Weekend was shown as part of the Picturehouse OUT programme, showcasing fantastic LGBTQ+ films from reclaimed classics to cutting-edge cinema.

Jake, 24

Jake is a lover of all types of film, but especially horror, queer cinema, and Paddington 2. 

Jake says...

Before capturing the hearts of many with this year's All Of Us Strangers, writer-director Andrew Haigh gave us another exceptional romantic drama back in 2011. Shot for around £120,000, Weekend takes advantage of its low budget by presenting the intimate connection between two different men in a very natural way, with handheld cinematography and extended 'one take' sequences.

While many filmmakers use long takes to showcase their directing skills, Haigh instead uses these to show us the natural chemistry between the film's characters, Russell and Glen. We feel like a fly on the wall as Haigh lets us marvel at the incredible performances of Tom Cullen and Chris New. Halfway through the film, a 'ticking clock' is introduced, imbuing every new interaction between Russell and Glen with increasing tension. Their conversations touch on themes such as the isolation queer people experience, and the perceptions of their relationships from the point of view of heterosexual society.

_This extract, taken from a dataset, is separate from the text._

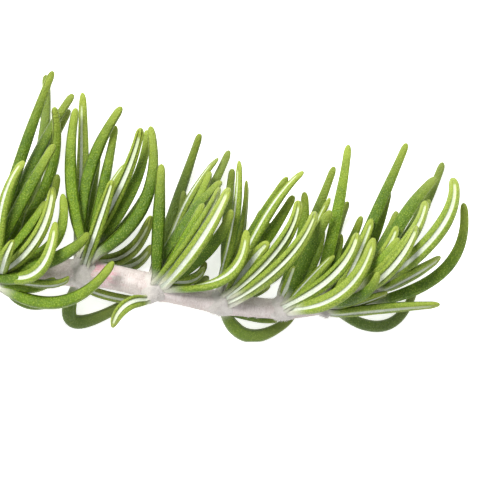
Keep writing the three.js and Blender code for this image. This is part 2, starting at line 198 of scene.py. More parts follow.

The latter topic is brought up often by Glen, who's using recollections of sexual encounters for an art project – he aspires to challenge people to look at queer life through an unbiased lens. It feels like Andrew Haigh himself is presenting Weekend as such: it's an encapsulation of queer experiences that, despite being centred around homosexuality, touches on themes and ideas that anyone can engage with regardless of their background. As someone in their mid-20s, still trying to figure out their place in the world, the film really hit home.

Alex, 22

Alex is a lover of cinema, music and photography. He lives in London with his girlfriend and is learning to roller skate on the weekends.

Alex says...

Weekend is a gentle yet captivating portrait of understanding, love and self-discovery. Andrew Haigh effortlessly captures the beauty in the mundane, transporting the viewer through an unadorned yet meaningful weekend in Nottingham for two men: Glen and Russell.

Haigh squeezes water from a stone with the cinematography from the very first shots, showing the unremarkable setting through an affectionate lens. This admiration for the little things is a continued theme throughout the film, and although the story is intimate and realistic, you leave the cinema feeling the satisfaction you may expect after a more intense film.

The gentle, if at times slow, pacing of the story slowly immerses you in Russell's life: you can almost smell the dusty flat, morning breath, coffee boiling. The subdued colours counter typical dramatic rom-com stylings and make you focus on the human connection unfolding on screen. All of the characters are personable and easy to care for, and although I believe Glen's character could have been more gradually developed, we're presented with satisfying arcs for both himself and Russell. A celebration of the quiet, sculpting moments found in the novelty of a new relationship, Haigh shows us that you don't need beautiful scenery, drama or fantasy for the exploration of one's own identity – just a tender weekend with a lover.